The other famous American Wall in the south was Segregation. Black people (African Americans ) knew exactly where the Wall stood between them and the white folk.  It was a fluid Wall that ran through restaurants and buses, schools and churches. A Wall does not have to be solid; it is instilled in the minds of the suppressed. It is also a weapon of terror, especially when it is invisible and in the mind. When do you know you have crossed it? A look, a word spoken out of place, could be your end. The Americans fought a civil war partly because of that Wall. It fell finally only in the 1960s and 70s. The South African Apartheid Wall, that saw the condemnation of that country for decades, equally suddenly collapsed.

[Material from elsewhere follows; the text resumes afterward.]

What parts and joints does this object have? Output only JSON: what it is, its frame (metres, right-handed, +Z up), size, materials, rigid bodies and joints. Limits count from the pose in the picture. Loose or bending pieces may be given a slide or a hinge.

            So, how long, both in length and in time, will the American and Israeli Walls exist? There is no doubt they will grow longer. It is the nature of these Walls.  It will encircle the Palestinians, even as the American Wall excludes Mexicans. Every Wall comes with its own baggage that cannot be contained by it. The Wall never grants the wishes for which it was built. A Wall does not bring peace of mind, security or serenity to the people who build the Wall. A Wall only becomes a challenge for the people it is meant to contain or exclude. They will devise ways and means over and around it, even as the Mongols breached the Great Wall of China.

            Every Wall reveals only that man has exhausted his imagination, and compassion, to deal with a people whom he desires to reject from his vision of the Promised Land. We have not progressed far since 221 B.C.  The Bethlehem Wall, like all Walls, is only a monument to failure. One day, the toot of a trumpet could bring it tumbling down. Like that Wall in Jericho.